You can also tweak the slurm partitions of their TRES settings. Ex:

:defaults:
  :nnodes: 4

# Which Trackable RESources (TRES) will be tracked in addition to
# billing, cpu, energy, memory and node
slurm::accountingstorageTRES: gres/gpu,gres/gpu:volta

slurm::partitions:
  'DEFAULT':
    TRESbillingweights: 'CPU=1.0,Mem=0.25G,GRES/gpu=15.0'
    content: State=UP AllowGroups=clusterusers AllowAccounts=ALL DisableRootJobs=YES OverSubscribe=NO
  'admin':
    priority: 100
    nodes: 'node-[1-4]'
    content: Hidden=YES DefaultTime=0-10:00:00 MaxTime=5-00:00:00 MaxNodes=UNLIMITED  AllowQos=qos-admin
  'interactive':
    priority: 20
    nodes: 'node-1'
    content: DefaultTime=0-1:00:00  MaxTime=0-4:00:00  AllowQos=qos-besteffort,qos-interactive DefMemPerCPU=400 MaxMemPerCPU=400
  'batch':
    priority: 20
    nodes: 'node-[2-4]'
    content: DefaultTime=0-2:00:00  MaxTime=5-00:00:00 MaxNodes=UNLIMITED Default=YES AllowQos=qos-besteffort,qos-batch DefMemPerCPU=400 MaxMemPerCPU=400

Then you just need to provision the VMs using the vagrant puppet apply provisionning

     vagrant provision --provision-with puppet [slurm-master]

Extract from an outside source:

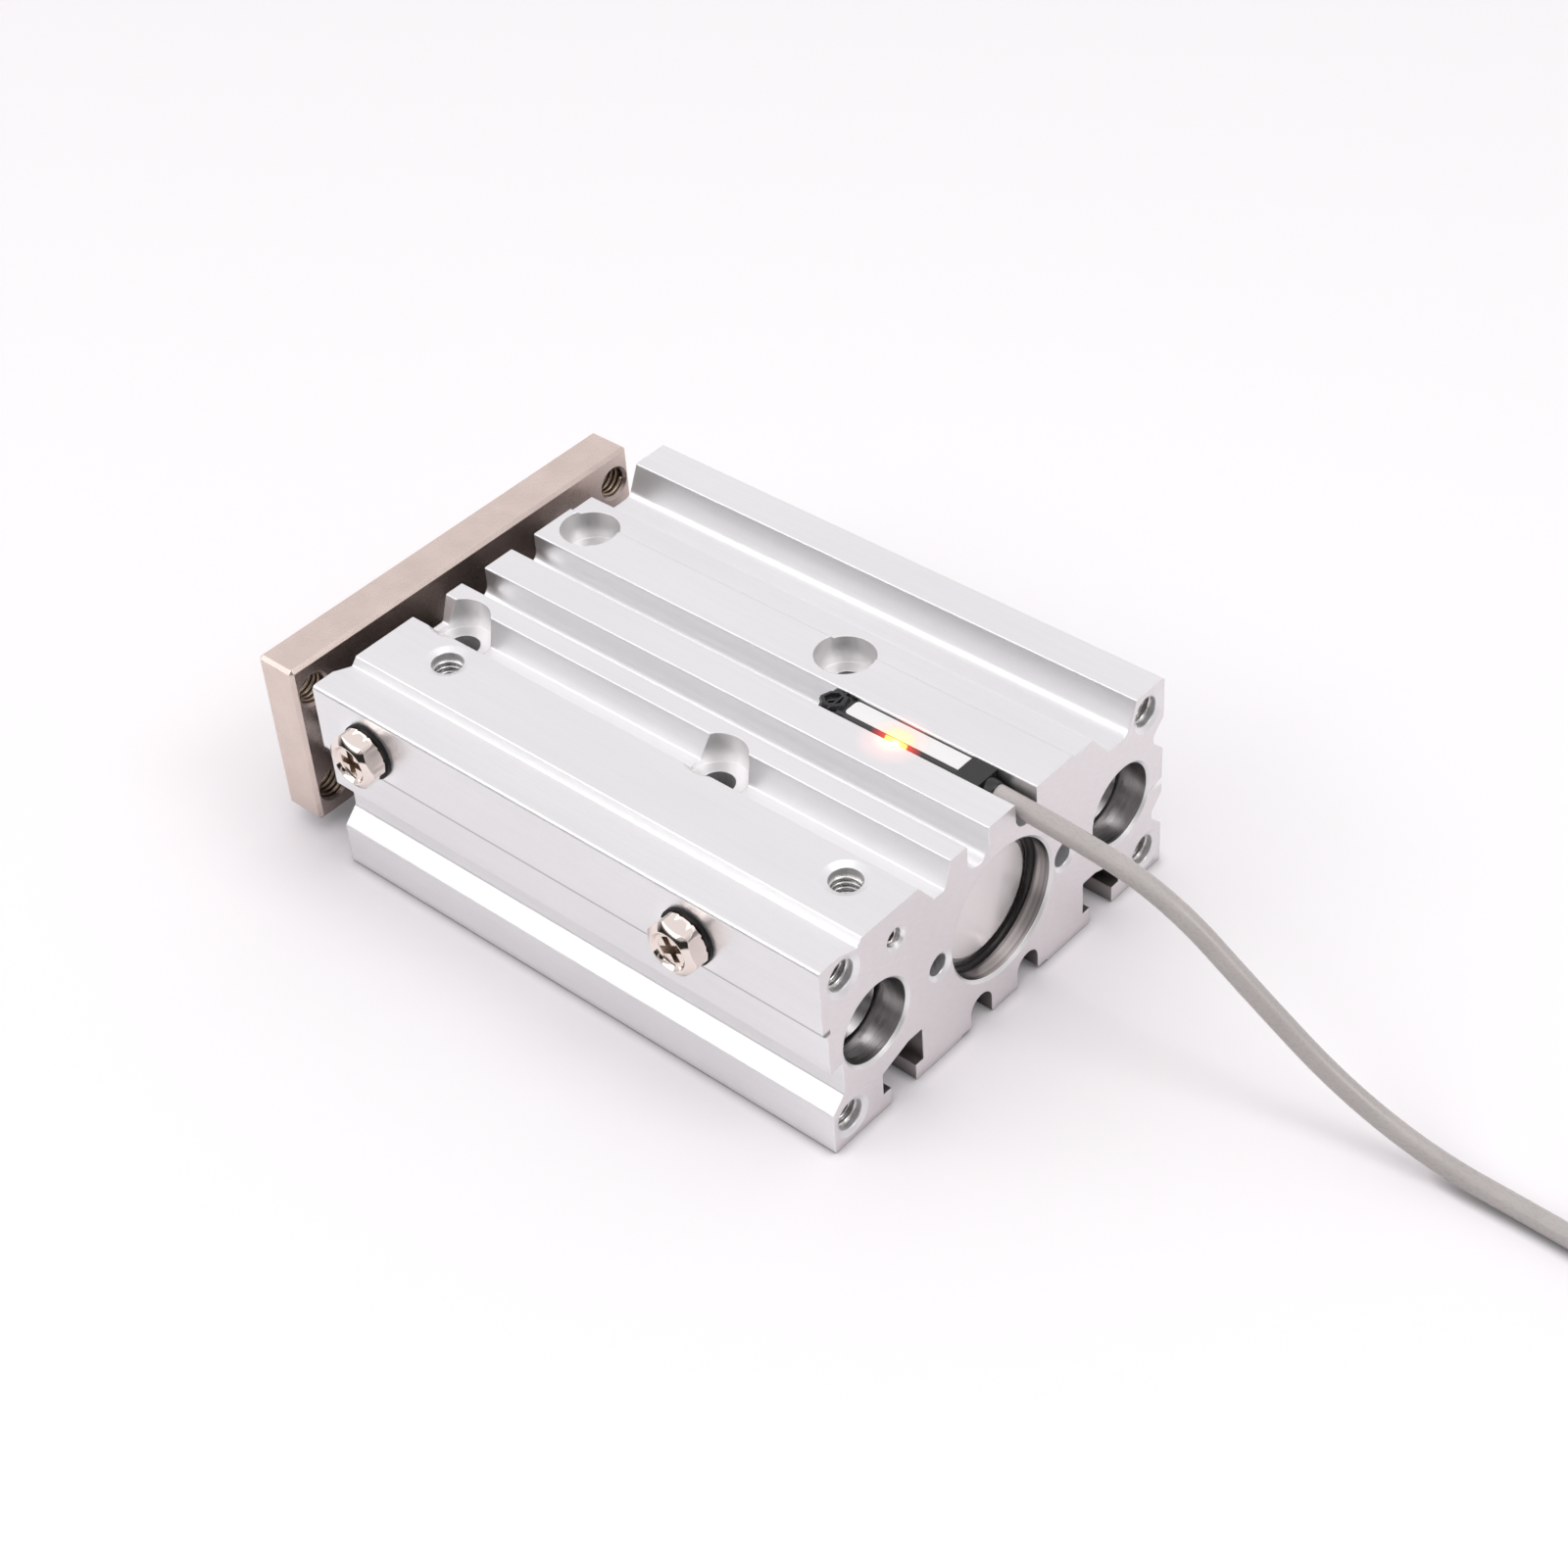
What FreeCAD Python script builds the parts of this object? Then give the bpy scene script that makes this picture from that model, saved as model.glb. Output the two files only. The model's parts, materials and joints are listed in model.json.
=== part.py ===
import FreeCAD, Part
import math
import os
from FreeCAD import Vector

# Guided pneumatic cylinder: one piston and two guide rods push an end plate out of an
# extruded aluminium housing.  Lengths are in millimetres.
# Frame: +X is the way the end plate extends, +Y is the side with the port plugs, +Z is up.
# The origin is in the middle of the housing's bottom.  The model is at rest, retracted.

X_DIR = Vector(1, 0, 0)
Y_DIR = Vector(0, 1, 0)
Z_DIR = Vector(0, 0, 1)

# ---- Fits and small details ------------------------------------------------------------
RUNNING_FIT = 0.05        # radial gap between a moving piece and what guides it
SEAT_FIT = 0.02           # radial gap of pieces that are pressed or sealed in place
STOP_GAP = 0.3            # gap left between the piston and a bumper at each end
MOUTH_CHAMFER = 0.4       # countersink at the mouth of a hole: depth, and width if no other
EDGE_ROUND = 0.25         # small radius on the extrusion's edges

# ---- Drive -----------------------------------------------------------------------------
STROKE = 50.0
BORE = 16.0
ROD_DIAMETER = 8.0
PISTON_LENGTH = 12.6
BUMPER_PROUD = 1.0        # bumper thickness that stands out of its cover
BUMPER_SEAT = 0.6         # depth of the bumper's seat in the cover
HEAD_RECESS_DEPTH = 6.6
HEAD_RECESS_DIAMETER = 18.8
ROD_COVER_LENGTH = 8.4
ROD_COVER_NOSE = 3.6      # length of the rod cover inside the bore
ROD_RECESS_DIAMETER = 18.0
CIRCLIP_THICKNESS = 1.0
CIRCLIP_GROOVE_DEPTH = 0.9
CIRCLIP_SLACK = 0.1
CIRCLIP_WIDTH = 1.5       # radial width of the clip beyond its groove
CIRCLIP_OPENING = 40.0    # degrees of the clip left open
CIRCLIP_EAR_SPREAD = 1.3  # ears stand at this share of half the opening
CIRCLIP_EAR_RADIUS = 1.5
CIRCLIP_EYE_RADIUS = 0.6
FRONT_LIP = 1.7           # from the circlip groove to the housing's front face
WIRE_RING_RADIUS = 0.6
WIRE_RING_SETBACK = 3.3   # from the rear face to the middle of the wire
WIRE_RING_OPENING = 24.0  # degrees of the ring left open
WIRE_RING_TURN = 135.0    # the opening's place, in degrees from straight below
HEAD_COVER_RAISED = 0.55  # boss on the outside of the head cover
SEAL_GROOVE_DEPTH = 1.2
SEAL_GROOVE_WIDTH = 1.5
REAR_BUMPER_RADIUS = 5.4
FRONT_BUMPER_RADIUS = 6.5
ROD_SEAL_DEPTH = 2.2      # radial section of the rod seal
ROD_SEAL_LIP = 0.4
ROD_SEAL_LENGTH = 3.2
ROD_SEAL_SETBACK = 1.1    # from the rod cover's front face

# ---- Piston and rod --------------------------------------------------------------------
PISTON_STEP = 0.8         # relief at both ends, which lets the air in
PISTON_STEP_DEPTH = 1.0
PISTON_BACK_LAND = 1.6
WEAR_RING_WIDTH = 2.6
WEAR_RING_DEPTH = 0.8
MAGNET_WIDTH = 2.4
MAGNET_DEPTH = 2.2
MAGNET_COVER = 0.5        # the magnet lies this far below the piston's surface
PISTON_LAND = 0.9         # between the grooves
PISTON_SEAL_WIDTH = 2.4
PISTON_SEAL_DEPTH = 1.6
PISTON_SEAL_HOLLOW = 0.4
ROD_SPIGOT_RADIUS = 2.5
ROD_SHOULDER_DEPTH = 3.0  # depth of the rod's seat in the piston
RIVET_RADIUS = 3.4
RIVET_HEIGHT = 1.0
RIVET_SETBACK = 0.4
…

Default cluster deployment

By default, the following boxes are deployed:

$> vagrant status
Current machine states:

slurm-master   not created (virtualbox)
access         not created (virtualbox)
node-1         not created (virtualbox)
node-2         not created (virtualbox)

This environment represents multiple VMs. The VMs are all listed
above with their current state. For more information about a specific
VM, run `vagrant status NAME`.

$> vagrant up
[...]
+--------------|--------------------------|---------|----------|------------|-------------------------------|-------------+
|                                    Puppet Testing infrastructure deployed on Vagrant                                    |
+--------------|--------------------------|---------|----------|------------|-------------------------------|-------------+
| Name         | Hostname                 | OS      | vCPU/RAM | Role       | Description                   | IP          |
+--------------|--------------------------|---------|----------|------------|-------------------------------|-------------+
| slurm-master | slurm-master.vagrant.dev | centos7 | 2/2048   | controller | Slurm Controller #1 (primary) | 10.10.1.11  |
| access       | access.vagrant.dev       | centos7 | 1/1024   | login      | Cluster frontend              | 10.10.1.2   |
| node-1       | node-1.vagrant.dev       | centos7 | 2/512    | node       | Computing Node #1             | 10.10.1.101 |
| node-2       | node-2.vagrant.dev       | centos7 | 2/512    | node       | Computing Node #2             | 10.10.1.102 |
+--------------|--------------------------|---------|----------|------------|-------------------------------|-------------+
- Virtual Puppet Testing infrastructure deployed deployed!

You can ssh into any of the deployed machine afterwards:

$> vagrant ssh [slurm-master | access | node-1 | node-2]

Vagrant boxes provisioning

When you run vagrant up <name> to boot the VM, the following default provisioning are applied (shell scripts are located in tests/vagrant/scripts/):

Script Type Description
bootstrap.sh shell Install puppet 4 and defaults packages and gems
puppet_modules_setup.rb shell pre-install the necessary puppet modules in tests/vagrant/puppet/modules/
setup_testing_users_groups.sh shell setup testing group clusterusers and users user-[1-2]
puppet default.pp, profile-based deployment depending on the role
inline shell create cluster and qos for the slurm accounting (if role is controller)
setup_slurm_accounting.sh shell create cluster, default account and a set of users in the slurm accounting DB

It is worth to note the way the puppet_modules_setup.rb script behaves as this script is responsible for two main tasks:

  1. pre-install the puppet modules listed as dependencies in metadata.json using librarian-puppet under tests/vagrant/puppet/modules/
  2. make the appropriate symbolic link tests/vagrant/puppet/modules/slurm (pointing to /vagrant) to ensure you can directly make changes and correct your own module transparently within the box.

Testing manifests

You can test the manifests of the tests/ directory within the VM:

  $> vagrant ssh <name>
  [...]
  (vagrant)$> sudo puppet apply -t /vagrant/tests/init.pp

From now on, you can test (with --noop) the other manifests.